__Dataset section__
_ _ _ _ _ _ _
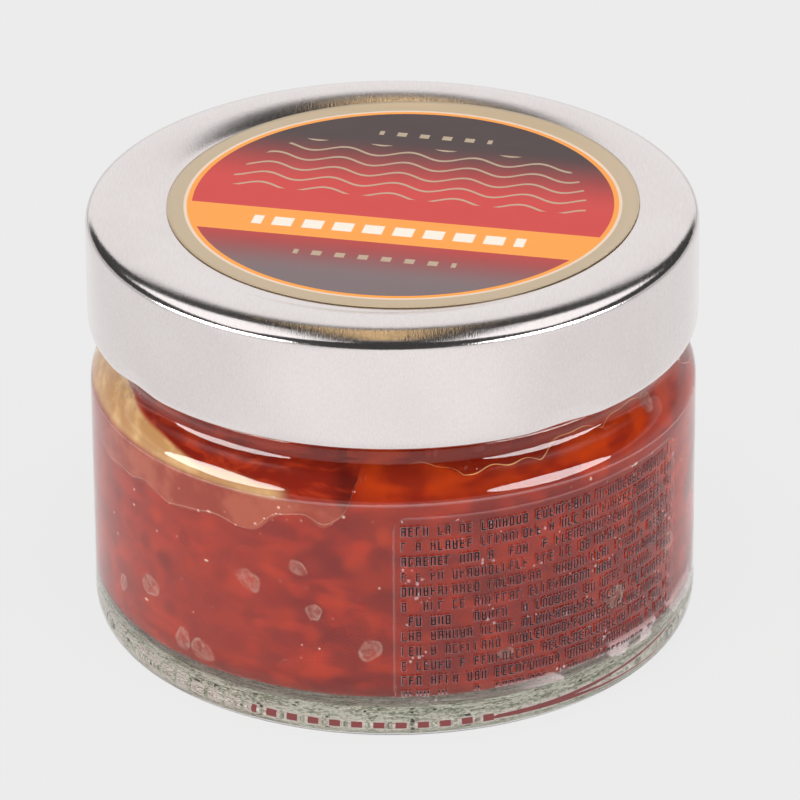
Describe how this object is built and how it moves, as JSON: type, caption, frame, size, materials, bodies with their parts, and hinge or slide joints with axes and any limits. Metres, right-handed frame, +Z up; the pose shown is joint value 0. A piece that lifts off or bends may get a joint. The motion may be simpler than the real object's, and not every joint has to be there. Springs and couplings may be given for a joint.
{
  "type": "jar of salmon roe",
  "caption": "Low round glass jar filled with salmon roe, shut by a pressed tinplate twist lid, with a round lid label, a clear wrap and a clear side label.",
  "frame": {"origin": "middle of the foot ring's bearing plane, under the centre of the jar", "axes": "+Z up along the jar's axis; -Y is the side that faces the camera in the picture; +X is the picture's right"},
  "size_m": [0.0684, 0.0685, 0.0502],
  "materials": {
    "glass": "clear, faintly green in its thick foot",
    "tinplate": "satin, finely scratched",
    "lid_print": "printed, semi-gloss",
    "film": "clear, slightly milky",
    "clear_label": "clear, slightly milky",
    "roe": "wet, translucent"
  },
  "bodies": {
    "root": {"jar": "glass", "lid": "tinplate", "lid_label": "lid_print", "wrap_film": "film", "info_label": "clear_label", "roe": "roe"}
  },
  "joints": []
}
_ _ _ _ _ _ _
__Stated goal__
Set out the complete listing exactly as shown.

__Finished exercise__
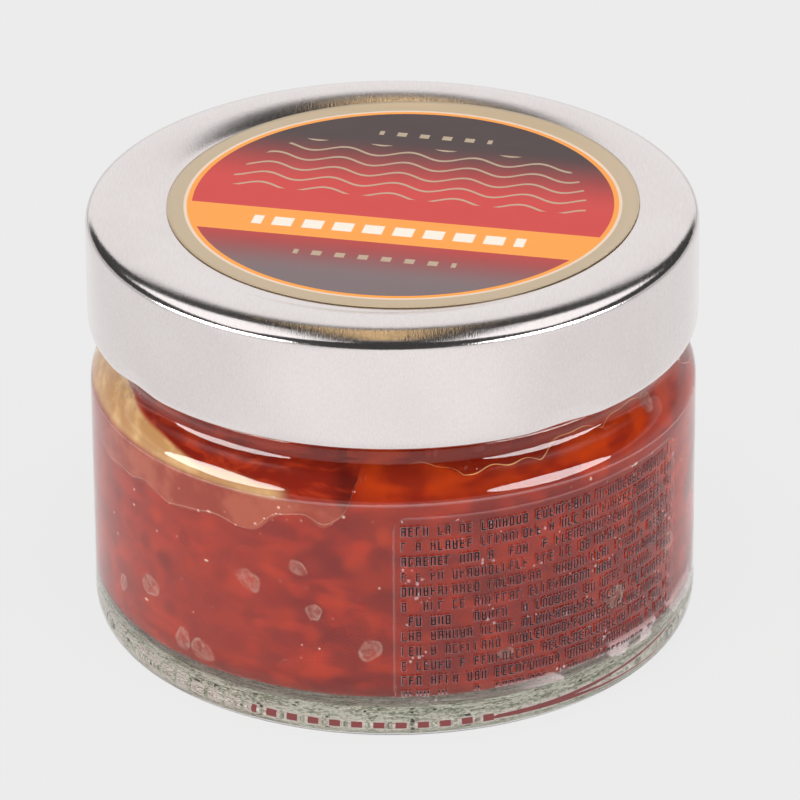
Describe how this object is built and how it moves, as JSON: type, caption, frame, size, materials, bodies with their parts, and hinge or slide joints with axes and any limits. Metres, right-handed frame, +Z up; the pose shown is joint value 0. A piece that lifts off or bends may get a joint. The motion may be simpler than the real object's, and not every joint has to be there. Springs and couplings may be given for a joint.
{
  "type": "jar of salmon roe",
  "caption": "Low round glass jar filled with salmon roe, shut by a pressed tinplate twist lid, with a round lid label, a clear wrap and a clear side label.",
  "frame": {"origin": "middle of the foot ring's bearing plane, under the centre of the jar", "axes": "+Z up along the jar's axis; -Y is the side that faces the camera in the picture; +X is the picture's right"},
  "size_m": [0.0684, 0.0685, 0.0502],
  "materials": {
    "glass": "clear, faintly green in its thick foot",
    "tinplate": "satin, finely scratched",
    "lid_print": "printed, semi-gloss",
    "film": "clear, slightly milky",
    "clear_label": "clear, slightly milky",
    "roe": "wet, translucent"
  },
  "bodies": {
    "root": {"jar": "glass", "lid": "tinplate", "lid_label": "lid_print", "wrap_film": "film", "info_label": "clear_label", "roe": "roe"}
  },
  "joints": []
}